[start of The records]

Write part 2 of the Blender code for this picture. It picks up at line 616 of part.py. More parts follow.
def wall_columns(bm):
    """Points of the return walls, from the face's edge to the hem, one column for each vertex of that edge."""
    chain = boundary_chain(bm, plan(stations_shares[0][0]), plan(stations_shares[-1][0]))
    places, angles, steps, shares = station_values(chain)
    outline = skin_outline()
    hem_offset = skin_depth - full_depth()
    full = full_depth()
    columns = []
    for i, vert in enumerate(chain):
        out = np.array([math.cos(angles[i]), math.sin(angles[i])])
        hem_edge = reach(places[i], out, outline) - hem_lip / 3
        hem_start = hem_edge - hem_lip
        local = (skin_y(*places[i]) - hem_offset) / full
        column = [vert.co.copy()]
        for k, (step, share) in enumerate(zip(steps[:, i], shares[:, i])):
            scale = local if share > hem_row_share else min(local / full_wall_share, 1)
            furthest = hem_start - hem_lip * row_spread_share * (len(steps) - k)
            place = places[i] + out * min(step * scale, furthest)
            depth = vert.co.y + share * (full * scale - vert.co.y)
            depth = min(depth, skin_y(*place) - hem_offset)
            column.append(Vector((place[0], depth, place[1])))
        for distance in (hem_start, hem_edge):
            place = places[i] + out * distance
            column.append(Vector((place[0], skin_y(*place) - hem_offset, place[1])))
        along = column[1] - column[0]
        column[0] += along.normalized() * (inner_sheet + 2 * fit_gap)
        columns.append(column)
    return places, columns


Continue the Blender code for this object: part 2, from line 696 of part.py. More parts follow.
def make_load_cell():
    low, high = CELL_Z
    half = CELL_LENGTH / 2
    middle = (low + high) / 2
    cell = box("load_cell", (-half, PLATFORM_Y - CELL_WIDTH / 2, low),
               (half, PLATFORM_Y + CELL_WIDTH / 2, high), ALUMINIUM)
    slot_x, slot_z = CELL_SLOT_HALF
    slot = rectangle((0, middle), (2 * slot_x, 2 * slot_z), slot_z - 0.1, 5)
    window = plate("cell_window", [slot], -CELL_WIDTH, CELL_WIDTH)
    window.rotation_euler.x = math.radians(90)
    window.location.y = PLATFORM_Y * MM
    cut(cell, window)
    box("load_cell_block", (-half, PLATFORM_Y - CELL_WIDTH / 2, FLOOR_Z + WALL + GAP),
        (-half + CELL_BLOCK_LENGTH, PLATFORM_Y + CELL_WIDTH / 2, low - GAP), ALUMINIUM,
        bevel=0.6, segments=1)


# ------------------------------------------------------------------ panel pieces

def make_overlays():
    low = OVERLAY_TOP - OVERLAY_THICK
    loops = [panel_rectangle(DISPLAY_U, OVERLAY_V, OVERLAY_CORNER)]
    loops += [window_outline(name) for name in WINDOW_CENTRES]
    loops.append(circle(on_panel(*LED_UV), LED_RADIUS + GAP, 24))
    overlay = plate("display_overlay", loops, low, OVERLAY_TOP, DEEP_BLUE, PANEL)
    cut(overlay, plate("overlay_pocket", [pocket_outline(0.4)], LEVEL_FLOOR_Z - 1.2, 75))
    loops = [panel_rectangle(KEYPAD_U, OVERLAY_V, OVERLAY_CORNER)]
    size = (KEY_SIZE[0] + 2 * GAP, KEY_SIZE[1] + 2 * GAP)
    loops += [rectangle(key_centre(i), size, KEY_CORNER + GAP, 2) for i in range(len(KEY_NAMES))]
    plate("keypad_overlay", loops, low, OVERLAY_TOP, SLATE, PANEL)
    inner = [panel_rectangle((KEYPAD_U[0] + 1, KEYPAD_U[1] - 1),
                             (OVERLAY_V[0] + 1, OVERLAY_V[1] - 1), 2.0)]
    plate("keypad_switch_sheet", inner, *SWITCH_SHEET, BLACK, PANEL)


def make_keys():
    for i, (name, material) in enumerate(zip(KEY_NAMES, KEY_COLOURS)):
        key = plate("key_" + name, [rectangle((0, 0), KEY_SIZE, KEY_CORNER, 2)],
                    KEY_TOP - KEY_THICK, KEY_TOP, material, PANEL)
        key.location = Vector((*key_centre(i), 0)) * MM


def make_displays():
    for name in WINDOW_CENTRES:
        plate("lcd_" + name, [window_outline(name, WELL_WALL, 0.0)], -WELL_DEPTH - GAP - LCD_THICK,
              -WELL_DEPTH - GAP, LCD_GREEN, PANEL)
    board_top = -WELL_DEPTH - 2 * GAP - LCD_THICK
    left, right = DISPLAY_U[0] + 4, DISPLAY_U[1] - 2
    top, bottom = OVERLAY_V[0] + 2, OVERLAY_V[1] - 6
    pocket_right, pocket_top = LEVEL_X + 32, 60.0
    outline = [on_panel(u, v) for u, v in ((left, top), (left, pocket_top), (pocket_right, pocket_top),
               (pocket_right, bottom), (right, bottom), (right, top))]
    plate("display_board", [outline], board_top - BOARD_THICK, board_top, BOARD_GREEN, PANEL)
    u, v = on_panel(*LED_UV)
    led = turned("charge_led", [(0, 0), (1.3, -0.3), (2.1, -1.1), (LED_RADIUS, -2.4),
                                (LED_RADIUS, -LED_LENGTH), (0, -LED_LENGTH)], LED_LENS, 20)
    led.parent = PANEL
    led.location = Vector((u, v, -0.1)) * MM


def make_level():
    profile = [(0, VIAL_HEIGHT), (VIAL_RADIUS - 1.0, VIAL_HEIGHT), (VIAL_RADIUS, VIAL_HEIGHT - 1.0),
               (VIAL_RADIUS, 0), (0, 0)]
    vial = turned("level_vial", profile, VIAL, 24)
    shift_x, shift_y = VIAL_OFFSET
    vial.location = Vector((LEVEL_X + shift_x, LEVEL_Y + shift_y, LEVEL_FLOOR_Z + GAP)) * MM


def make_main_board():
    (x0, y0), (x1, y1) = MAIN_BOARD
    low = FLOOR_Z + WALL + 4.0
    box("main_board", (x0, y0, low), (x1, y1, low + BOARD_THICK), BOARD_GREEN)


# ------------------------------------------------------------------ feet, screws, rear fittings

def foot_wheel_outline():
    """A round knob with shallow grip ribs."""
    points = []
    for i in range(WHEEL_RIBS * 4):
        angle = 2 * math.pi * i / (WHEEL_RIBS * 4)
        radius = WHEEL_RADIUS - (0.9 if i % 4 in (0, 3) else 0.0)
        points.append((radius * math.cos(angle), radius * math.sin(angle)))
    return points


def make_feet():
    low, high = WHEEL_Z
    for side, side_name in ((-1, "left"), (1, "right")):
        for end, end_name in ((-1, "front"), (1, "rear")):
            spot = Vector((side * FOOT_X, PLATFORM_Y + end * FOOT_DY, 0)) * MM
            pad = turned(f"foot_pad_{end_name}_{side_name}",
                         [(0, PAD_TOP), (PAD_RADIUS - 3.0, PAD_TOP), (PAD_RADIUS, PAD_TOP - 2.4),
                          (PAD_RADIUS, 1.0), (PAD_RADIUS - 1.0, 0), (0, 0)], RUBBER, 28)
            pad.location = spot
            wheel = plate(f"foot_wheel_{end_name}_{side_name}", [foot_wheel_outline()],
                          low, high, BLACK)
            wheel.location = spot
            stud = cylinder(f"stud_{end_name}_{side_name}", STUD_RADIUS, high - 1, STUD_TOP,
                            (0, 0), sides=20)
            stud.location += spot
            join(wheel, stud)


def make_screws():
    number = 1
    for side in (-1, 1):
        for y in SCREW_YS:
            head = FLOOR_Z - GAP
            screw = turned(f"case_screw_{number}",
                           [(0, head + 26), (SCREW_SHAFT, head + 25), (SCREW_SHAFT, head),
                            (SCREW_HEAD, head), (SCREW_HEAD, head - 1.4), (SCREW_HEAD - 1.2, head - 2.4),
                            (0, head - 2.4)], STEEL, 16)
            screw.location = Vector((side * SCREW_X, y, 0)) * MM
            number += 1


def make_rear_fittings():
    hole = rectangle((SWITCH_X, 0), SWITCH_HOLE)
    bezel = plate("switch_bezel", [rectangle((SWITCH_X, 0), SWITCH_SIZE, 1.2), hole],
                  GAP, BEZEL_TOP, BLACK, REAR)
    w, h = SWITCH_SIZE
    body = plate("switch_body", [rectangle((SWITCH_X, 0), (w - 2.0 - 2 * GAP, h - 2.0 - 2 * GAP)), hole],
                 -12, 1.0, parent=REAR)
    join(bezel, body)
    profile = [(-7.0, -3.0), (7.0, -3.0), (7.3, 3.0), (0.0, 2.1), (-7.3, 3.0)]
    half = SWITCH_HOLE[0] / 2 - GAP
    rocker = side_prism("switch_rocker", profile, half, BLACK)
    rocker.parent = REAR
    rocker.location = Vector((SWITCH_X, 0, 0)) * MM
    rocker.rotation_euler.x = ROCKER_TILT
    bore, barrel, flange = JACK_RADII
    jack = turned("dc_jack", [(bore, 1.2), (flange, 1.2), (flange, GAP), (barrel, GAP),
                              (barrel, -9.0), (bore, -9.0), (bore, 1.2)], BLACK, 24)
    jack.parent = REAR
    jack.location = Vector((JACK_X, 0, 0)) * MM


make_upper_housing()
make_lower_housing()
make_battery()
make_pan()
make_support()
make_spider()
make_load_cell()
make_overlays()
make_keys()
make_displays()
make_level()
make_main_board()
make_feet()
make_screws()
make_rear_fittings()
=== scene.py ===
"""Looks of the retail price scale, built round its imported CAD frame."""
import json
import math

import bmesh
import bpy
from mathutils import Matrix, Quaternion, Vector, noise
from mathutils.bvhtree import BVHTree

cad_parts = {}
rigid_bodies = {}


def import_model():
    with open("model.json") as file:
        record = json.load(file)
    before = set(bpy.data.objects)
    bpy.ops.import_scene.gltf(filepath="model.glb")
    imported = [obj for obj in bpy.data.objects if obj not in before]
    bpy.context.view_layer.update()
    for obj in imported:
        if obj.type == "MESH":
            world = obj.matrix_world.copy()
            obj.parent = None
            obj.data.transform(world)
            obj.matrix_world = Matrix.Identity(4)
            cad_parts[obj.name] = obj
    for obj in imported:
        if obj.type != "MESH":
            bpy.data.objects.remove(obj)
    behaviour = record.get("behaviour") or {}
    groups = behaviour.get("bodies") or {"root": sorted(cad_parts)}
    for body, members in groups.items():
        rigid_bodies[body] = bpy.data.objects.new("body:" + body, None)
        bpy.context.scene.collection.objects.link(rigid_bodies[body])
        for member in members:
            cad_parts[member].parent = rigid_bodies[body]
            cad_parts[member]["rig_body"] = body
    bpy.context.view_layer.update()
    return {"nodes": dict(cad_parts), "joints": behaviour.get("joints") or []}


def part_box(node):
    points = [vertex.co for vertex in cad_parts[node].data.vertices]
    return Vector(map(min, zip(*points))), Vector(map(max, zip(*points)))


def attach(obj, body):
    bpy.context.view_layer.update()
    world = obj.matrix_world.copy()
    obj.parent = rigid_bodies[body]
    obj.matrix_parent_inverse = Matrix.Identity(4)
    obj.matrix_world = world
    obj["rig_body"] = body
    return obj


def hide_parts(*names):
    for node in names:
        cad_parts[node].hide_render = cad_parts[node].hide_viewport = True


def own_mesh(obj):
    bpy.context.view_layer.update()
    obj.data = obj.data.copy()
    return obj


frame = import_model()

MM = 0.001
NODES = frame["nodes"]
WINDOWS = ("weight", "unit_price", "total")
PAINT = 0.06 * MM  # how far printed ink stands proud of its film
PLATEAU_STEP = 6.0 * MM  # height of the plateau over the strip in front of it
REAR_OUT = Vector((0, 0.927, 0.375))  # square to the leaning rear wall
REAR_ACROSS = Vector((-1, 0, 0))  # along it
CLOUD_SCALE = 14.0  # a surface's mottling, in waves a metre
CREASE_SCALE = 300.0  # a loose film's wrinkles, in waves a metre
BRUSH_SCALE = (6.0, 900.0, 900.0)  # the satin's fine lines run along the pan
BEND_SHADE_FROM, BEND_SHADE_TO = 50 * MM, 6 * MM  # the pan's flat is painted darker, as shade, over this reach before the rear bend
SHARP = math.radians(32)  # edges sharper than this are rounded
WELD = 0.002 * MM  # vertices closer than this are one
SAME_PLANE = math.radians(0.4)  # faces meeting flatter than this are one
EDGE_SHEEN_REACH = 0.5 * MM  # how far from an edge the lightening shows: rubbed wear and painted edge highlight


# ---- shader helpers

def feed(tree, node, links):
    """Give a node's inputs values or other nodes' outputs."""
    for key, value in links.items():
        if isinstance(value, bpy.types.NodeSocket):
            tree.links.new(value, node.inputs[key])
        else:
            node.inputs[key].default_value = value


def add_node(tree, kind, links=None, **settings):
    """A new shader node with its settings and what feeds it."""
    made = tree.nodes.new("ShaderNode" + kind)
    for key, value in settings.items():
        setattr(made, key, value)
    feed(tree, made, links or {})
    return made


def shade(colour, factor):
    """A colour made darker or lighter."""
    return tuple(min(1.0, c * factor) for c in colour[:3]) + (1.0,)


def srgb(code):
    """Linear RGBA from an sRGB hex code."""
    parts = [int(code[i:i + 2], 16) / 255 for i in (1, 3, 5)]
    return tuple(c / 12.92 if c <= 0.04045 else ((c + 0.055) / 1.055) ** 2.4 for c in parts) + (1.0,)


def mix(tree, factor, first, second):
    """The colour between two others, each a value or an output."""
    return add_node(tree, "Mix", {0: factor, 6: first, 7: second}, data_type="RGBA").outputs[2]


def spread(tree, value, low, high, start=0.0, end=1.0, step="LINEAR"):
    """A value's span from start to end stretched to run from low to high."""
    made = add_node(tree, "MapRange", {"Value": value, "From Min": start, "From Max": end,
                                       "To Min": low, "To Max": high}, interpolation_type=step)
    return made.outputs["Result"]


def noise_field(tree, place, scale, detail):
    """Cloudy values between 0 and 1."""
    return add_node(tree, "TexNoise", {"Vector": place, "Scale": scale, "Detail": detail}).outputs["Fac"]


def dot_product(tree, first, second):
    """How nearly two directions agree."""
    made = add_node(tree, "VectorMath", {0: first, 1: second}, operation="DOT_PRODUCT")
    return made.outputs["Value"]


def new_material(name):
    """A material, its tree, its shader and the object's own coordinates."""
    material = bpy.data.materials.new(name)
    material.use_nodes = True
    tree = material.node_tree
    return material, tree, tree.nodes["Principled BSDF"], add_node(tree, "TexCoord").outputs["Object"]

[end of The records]

Your objective: Pull every line containing "this" out of the records.

Task response:
Write part 2 of the Blender code for this picture. It picks up at line 616 of part.py. More parts follow.
Continue the Blender code for this object: part 2, from line 696 of part.py. More parts follow.
BEND_SHADE_FROM, BEND_SHADE_TO = 50 * MM, 6 * MM  # the pan's flat is painted darker, as shade, over this reach before the rear bend
SHARP = math.radians(32)  # edges sharper than this are rounded
WELD = 0.002 * MM  # vertices closer than this are one
SAME_PLANE = math.radians(0.4)  # faces meeting flatter than this are one